### To be done:
In the listing below, find the line containing "from mathutils import" and the line containing "bpy.data.objects.remove(obj)". Repeat exactly those two lines and every line between them, nothing more.

### Given data:
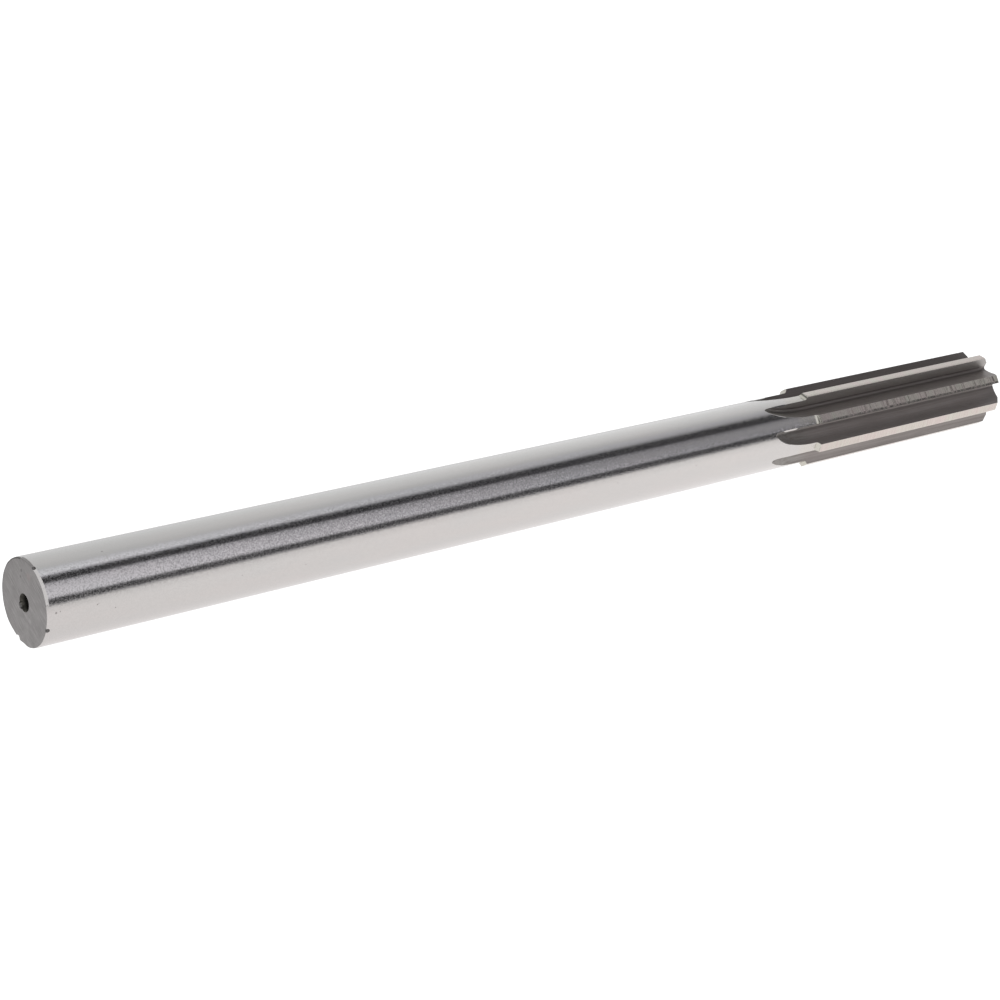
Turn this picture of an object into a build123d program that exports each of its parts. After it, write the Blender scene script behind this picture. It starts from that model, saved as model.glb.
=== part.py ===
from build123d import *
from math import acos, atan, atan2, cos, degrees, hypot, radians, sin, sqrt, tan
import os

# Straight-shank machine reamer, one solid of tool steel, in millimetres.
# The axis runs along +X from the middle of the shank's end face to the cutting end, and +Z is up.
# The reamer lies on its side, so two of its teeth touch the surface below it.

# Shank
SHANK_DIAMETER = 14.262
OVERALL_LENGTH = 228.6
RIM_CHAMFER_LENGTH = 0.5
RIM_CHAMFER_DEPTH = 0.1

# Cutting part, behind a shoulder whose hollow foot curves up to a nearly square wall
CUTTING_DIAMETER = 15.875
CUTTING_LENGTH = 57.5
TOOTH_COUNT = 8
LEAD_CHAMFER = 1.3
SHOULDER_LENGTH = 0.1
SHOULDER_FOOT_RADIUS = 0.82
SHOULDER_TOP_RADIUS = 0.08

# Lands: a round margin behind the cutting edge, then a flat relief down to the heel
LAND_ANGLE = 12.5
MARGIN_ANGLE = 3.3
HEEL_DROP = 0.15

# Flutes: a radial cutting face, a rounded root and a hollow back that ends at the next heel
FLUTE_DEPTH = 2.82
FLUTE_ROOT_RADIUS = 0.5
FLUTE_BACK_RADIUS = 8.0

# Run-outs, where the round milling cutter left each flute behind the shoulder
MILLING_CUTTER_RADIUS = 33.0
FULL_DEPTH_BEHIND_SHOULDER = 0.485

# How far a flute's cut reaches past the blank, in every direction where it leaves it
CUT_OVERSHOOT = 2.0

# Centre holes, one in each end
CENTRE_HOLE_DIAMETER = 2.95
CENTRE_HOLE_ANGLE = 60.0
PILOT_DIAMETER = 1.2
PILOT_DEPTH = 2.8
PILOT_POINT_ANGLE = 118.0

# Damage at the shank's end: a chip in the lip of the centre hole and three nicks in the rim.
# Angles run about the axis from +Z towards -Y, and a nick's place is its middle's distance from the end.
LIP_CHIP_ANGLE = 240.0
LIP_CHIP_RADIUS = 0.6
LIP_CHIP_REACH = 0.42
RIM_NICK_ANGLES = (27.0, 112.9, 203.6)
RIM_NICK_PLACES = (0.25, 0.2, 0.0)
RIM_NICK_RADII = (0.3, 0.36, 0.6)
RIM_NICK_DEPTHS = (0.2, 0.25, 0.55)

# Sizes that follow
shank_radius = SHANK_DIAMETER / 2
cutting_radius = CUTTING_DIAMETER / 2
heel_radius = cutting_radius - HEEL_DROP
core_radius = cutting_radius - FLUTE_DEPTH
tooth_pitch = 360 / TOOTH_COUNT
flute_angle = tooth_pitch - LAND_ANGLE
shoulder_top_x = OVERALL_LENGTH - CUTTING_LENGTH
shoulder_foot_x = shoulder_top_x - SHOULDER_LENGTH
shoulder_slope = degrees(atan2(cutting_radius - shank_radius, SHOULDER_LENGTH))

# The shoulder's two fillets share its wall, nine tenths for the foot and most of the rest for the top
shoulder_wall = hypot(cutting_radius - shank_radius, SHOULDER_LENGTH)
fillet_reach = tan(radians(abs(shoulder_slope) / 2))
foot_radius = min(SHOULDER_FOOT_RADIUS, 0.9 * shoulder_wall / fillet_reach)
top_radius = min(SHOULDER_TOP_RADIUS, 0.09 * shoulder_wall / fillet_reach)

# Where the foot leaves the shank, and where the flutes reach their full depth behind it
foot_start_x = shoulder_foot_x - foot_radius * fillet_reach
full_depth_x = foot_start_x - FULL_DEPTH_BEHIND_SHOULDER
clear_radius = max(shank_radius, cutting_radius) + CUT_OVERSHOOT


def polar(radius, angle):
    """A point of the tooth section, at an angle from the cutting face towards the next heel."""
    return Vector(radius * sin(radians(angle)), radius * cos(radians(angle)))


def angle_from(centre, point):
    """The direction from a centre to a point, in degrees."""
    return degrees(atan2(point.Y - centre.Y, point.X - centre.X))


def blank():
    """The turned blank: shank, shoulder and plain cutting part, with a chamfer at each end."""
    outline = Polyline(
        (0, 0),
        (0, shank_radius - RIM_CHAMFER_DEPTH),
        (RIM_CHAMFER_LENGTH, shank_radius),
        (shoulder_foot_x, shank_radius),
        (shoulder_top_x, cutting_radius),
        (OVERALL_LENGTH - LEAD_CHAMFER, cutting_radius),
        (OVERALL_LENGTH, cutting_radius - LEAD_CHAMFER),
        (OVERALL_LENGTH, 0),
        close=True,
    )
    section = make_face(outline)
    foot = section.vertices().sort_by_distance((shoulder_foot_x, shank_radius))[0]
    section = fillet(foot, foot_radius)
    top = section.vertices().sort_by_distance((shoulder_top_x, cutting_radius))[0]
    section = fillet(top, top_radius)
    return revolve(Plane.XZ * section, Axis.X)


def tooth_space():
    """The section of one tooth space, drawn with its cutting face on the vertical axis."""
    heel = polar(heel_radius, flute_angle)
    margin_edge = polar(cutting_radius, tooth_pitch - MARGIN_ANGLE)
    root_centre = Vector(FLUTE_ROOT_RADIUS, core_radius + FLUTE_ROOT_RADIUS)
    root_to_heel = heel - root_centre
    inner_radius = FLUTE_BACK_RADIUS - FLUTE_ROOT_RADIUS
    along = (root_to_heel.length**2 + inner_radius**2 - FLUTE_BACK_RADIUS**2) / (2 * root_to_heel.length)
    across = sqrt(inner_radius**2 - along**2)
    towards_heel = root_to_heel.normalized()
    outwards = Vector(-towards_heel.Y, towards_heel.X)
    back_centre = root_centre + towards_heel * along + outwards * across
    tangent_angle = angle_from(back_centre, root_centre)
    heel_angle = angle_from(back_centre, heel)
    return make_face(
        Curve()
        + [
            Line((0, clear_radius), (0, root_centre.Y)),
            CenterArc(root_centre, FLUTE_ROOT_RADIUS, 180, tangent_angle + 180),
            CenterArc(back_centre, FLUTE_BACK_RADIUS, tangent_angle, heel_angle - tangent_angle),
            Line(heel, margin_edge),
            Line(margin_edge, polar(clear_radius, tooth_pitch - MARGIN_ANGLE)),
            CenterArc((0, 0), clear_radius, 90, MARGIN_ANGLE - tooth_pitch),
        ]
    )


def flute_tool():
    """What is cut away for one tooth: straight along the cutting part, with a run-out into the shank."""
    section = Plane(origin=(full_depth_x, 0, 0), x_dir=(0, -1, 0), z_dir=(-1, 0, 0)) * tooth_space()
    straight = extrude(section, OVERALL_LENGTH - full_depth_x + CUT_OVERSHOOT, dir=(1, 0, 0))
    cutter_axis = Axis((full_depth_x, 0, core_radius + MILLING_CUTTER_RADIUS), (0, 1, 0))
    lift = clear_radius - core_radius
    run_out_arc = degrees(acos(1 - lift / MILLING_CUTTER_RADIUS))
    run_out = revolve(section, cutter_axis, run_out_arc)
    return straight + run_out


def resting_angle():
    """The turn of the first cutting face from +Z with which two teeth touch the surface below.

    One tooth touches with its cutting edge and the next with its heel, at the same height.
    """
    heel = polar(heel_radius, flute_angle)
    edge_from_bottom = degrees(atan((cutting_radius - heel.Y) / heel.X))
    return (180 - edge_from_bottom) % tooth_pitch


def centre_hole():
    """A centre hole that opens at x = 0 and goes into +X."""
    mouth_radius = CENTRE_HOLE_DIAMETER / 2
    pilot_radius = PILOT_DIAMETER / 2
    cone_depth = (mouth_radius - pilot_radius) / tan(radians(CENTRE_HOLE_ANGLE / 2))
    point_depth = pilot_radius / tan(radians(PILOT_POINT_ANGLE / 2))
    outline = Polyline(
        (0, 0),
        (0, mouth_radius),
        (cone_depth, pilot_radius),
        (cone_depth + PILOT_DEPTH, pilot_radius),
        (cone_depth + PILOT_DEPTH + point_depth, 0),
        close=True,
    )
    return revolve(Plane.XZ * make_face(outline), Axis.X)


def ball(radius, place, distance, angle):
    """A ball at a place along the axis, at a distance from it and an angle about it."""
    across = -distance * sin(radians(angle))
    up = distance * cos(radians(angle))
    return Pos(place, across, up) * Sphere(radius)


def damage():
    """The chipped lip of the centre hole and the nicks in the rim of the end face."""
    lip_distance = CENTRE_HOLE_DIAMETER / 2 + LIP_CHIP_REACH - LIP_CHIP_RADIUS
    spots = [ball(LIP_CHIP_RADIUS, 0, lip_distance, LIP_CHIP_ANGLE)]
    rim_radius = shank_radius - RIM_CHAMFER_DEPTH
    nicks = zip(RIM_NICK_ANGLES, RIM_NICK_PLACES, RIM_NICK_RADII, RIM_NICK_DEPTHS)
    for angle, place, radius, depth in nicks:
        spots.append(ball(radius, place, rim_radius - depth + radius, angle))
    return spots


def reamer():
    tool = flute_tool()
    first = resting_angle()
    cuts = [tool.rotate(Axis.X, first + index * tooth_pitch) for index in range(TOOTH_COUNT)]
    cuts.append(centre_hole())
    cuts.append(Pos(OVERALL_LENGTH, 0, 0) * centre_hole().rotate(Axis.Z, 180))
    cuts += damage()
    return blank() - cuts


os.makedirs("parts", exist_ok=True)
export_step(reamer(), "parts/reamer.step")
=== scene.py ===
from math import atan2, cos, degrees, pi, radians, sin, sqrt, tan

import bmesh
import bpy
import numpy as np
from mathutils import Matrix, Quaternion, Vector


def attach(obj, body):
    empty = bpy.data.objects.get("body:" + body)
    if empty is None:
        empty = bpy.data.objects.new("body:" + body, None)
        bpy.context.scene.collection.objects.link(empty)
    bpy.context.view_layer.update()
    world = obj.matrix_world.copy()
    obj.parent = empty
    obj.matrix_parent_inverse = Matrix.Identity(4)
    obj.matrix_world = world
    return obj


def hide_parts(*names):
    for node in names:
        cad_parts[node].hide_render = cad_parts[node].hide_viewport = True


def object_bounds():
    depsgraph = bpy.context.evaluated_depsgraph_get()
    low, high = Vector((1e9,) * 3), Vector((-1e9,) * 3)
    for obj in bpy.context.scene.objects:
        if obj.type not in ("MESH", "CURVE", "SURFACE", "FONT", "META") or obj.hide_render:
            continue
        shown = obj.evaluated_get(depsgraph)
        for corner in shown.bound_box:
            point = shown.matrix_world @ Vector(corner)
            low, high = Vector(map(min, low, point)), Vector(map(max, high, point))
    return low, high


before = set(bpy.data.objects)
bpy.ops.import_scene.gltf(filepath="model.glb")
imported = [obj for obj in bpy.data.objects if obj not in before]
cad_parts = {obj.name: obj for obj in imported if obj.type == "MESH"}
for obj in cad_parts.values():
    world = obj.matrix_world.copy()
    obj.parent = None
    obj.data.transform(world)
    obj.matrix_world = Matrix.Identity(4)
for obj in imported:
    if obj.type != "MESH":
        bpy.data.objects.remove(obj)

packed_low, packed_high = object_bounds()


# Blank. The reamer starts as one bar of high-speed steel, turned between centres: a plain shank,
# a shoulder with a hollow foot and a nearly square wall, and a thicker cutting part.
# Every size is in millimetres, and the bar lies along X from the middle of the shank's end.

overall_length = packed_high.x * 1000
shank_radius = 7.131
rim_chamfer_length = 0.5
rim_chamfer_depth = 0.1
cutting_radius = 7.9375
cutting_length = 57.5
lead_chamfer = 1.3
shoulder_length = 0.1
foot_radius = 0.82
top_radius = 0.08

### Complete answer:
from mathutils import Matrix, Quaternion, Vector


def attach(obj, body):
    empty = bpy.data.objects.get("body:" + body)
    if empty is None:
        empty = bpy.data.objects.new("body:" + body, None)
        bpy.context.scene.collection.objects.link(empty)
    bpy.context.view_layer.update()
    world = obj.matrix_world.copy()
    obj.parent = empty
    obj.matrix_parent_inverse = Matrix.Identity(4)
    obj.matrix_world = world
    return obj


def hide_parts(*names):
    for node in names:
        cad_parts[node].hide_render = cad_parts[node].hide_viewport = True


def object_bounds():
    depsgraph = bpy.context.evaluated_depsgraph_get()
    low, high = Vector((1e9,) * 3), Vector((-1e9,) * 3)
    for obj in bpy.context.scene.objects:
        if obj.type not in ("MESH", "CURVE", "SURFACE", "FONT", "META") or obj.hide_render:
            continue
        shown = obj.evaluated_get(depsgraph)
        for corner in shown.bound_box:
            point = shown.matrix_world @ Vector(corner)
            low, high = Vector(map(min, low, point)), Vector(map(max, high, point))
    return low, high


before = set(bpy.data.objects)
bpy.ops.import_scene.gltf(filepath="model.glb")
imported = [obj for obj in bpy.data.objects if obj not in before]
cad_parts = {obj.name: obj for obj in imported if obj.type == "MESH"}
for obj in cad_parts.values():
    world = obj.matrix_world.copy()
    obj.parent = None
    obj.data.transform(world)
    obj.matrix_world = Matrix.Identity(4)
for obj in imported:
    if obj.type != "MESH":
        bpy.data.objects.remove(obj)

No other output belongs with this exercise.